Korean commercial lender Hana Bank early this morning priced a $500 million five-and-a-half-year bond, revisiting the market again after having earlier postponed its deal.
The initial guidance was released yesterday morning in the area of Treasuries plus 210bp. By evening, this was tightened to Treasuries plus 205bp plus or minus 2bp, with the bonds eventually printing at Treasuries plus 205bp to yield 4.115%.
The coupon was fixed at 4% and the notes were reoffered at 99.439. The deal gathered an order book of $1.4 billion from more than 116 accounts.
The Korean lender had been in the market with its dollar bond before Easter and went out with a whisper at low 200bp over US Treasuries. However, when market conditions turned volatile last week, it decided to postpone the deal with the possibility of returning after the Easter break.

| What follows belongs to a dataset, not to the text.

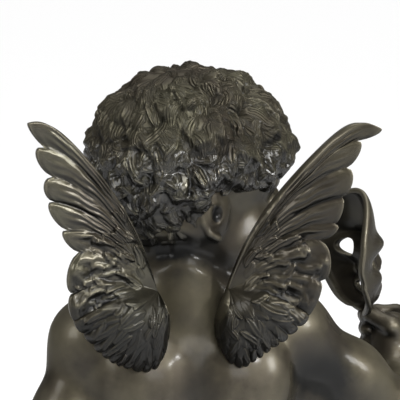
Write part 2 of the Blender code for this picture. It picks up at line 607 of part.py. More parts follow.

"When Hana Bank was last in the market, it was hit by S&P's downgrade on the US, so they decided to wait for markets to stabilise," said one person familiar with the deal. "Hana is a well-known name in the market, so it was just a question of pricing," he added.
Barclays Capital, Citi, HSBC and Standard Chartered were joint bookrunners.
The bulk of the deal went to Asia (59%), followed by the US (34%) and Europe (7%). By investor type, funds bought 61%, banks 17%, government institutions 13%, retail 6% and others 3%.
The key comparable for Hana Bank was Shinhan Bank's 2016s, which were trading at a z-spread of 165bp. The new Hana Bank bonds, which mature on November 3, 2016, came at a z-spread of 167bp, so there was a new issue premium of about 2bp to 3bp. The outstanding Hana Bank 2015s were trading at Treasuries plus 158bp/168bp yesterday.
Hana Bank is rated A+ stable and A- stable by S&P and Fitch.
There is expected to be further supply from Korean issuers in coming weeks, which could affect the bond's performance in secondary markets. According to Nomura analyst William Mak, Korea Finance Corp is looking to issue senior dollar bonds in May and there will be a supply overhang for the Korean banking sector.
"We reiterate our underweight recommendation on the sector as a whole, given asset quality headwinds from project finance loans, relatively tight valuations (particularly compared to Indian bank peers) and the near-term supply overhang," said Mak in his research note.